Much has been made of Woolrich’s tortured life and how it spills onto the pages, like blood from a freshly opened wound, of his work. There are some facts backed up by interviews of his friends and editors: He was an odd-looking man, pale and small. He had one brief marriage that fell apart and thereafter lived in low-grade residences with his mother in New York City. He rarely left his apartments and was probably agoraphobic (fear of the marketplace, from the Greek). He suffered from thanatophobia (fear of death, from the Greek, just saying). He was an alcoholic. When his mother passed away, his life spiraled downward and his health rapidly declined. Towards the end, one of his legs was amputated due to gangrene left unattended. He died with nearly a million dollars in the bank (from the movie money, a fortune in 1968), which he willed to Columbia University for a scholarship fund for writing students in honor of his mother.

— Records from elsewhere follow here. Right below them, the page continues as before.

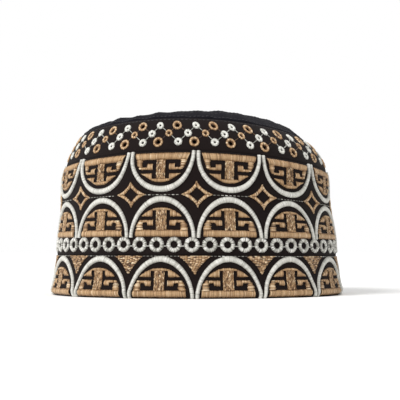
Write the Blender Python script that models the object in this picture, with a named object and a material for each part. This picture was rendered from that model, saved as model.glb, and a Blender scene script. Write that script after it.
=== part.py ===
"""Omani cap (kuma): three cloth bands one above the other and the crown panel that closes them.

Metres, +Z up, front towards -Y. The cap stands by itself on the flat rim of its lower band at z = 0, and it is
hollow and open below. Its plan is an oval, longer from ear to ear (X) than from front to back (Y). The upper edge
is saddle-shaped: it falls a little towards the ears, and a touch more on the +X side, as soft cloth does.
"""

import math
from typing import NamedTuple

import bmesh
import bpy

# Oval plan, measured on the outside at the height of the row of rings.
HALF_LENGTH = 0.0940
HALF_DEPTH = 0.0827

# Heights of the front, from the rim up.
WALL_HEIGHT = 0.1109
LOWER_BAND_HEIGHT = 0.0261
EYELET_BAND_HEIGHT = 0.0211
SIDE_BAND_TOP = WALL_HEIGHT - EYELET_BAND_HEIGHT
CROWN_RISE = 0.0062

# How far the upper edge falls from the front to the ears, how much more it falls at the +X ear than in the middle,
# and how far it has drifted to -X.
SIDE_FALL = 0.0064
LEAN = 0.0019
DRIFT = 0.0024

# Cloth: the lower band is turned up and is the thickest, the crown is a single padded layer.
LOWER_WALL = 0.0024
SIDE_WALL = 0.0021
EYELET_WALL = 0.0018
CROWN_WALL = 0.0018
SEAM_GAP = 0.0003

# Worked ventilation eyelets, three rows of one per repeat round the slope. A repeat starts at the front.
EYELET_REPEATS = 22
LARGE_EYELET_BORE = 0.0028
SMALL_EYELET_BORE = 0.0017
BORE_SIDES = 8
BORE_REACH = 0.004

# On the slope, the cloth climbs this much for each length along it.
SLOPE_CLIMB = 0.90

ROUND_STEPS = 68


class Station(NamedTuple):
    """One level of the wall: height as a share of WALL_HEIGHT, width and depth as shares of the oval's half-lengths,
    and how much of SIDE_FALL, LEAN and DRIFT the cloth has taken at that level."""

    height: float
    width: float
    depth: float
    fall: float
    lean: float
    drift: float


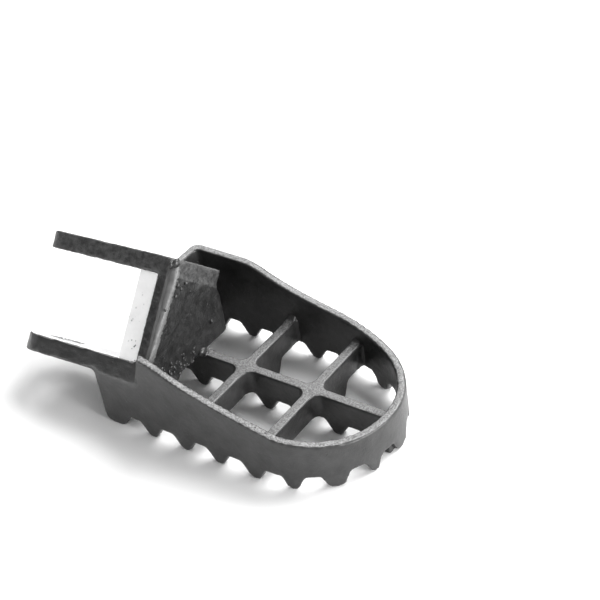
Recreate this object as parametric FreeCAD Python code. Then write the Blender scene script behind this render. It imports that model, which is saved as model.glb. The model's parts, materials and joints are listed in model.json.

Did any of these things make their way into his fiction? Probably, in the same way that a writer’s psyche always makes its way into the fiction.
As for his rumored queer life and his infamous sailor suit, much as been made of it, and I’m not sure why. It’s never been proven, nor has it been confirmed that his marriage was never consummated. His private life was his, and for me it has no relevance to his work.
I’m content to read the books and not overanalyze the man behind them. Woolrich’s output was, frankly, uneven. But when the author was creatively locked in, his books and short stories were terrific. The Black Curtain is a crackling good mystery/suspense novel. I’m pleased to own this new edition for my collection. I think you will be, too.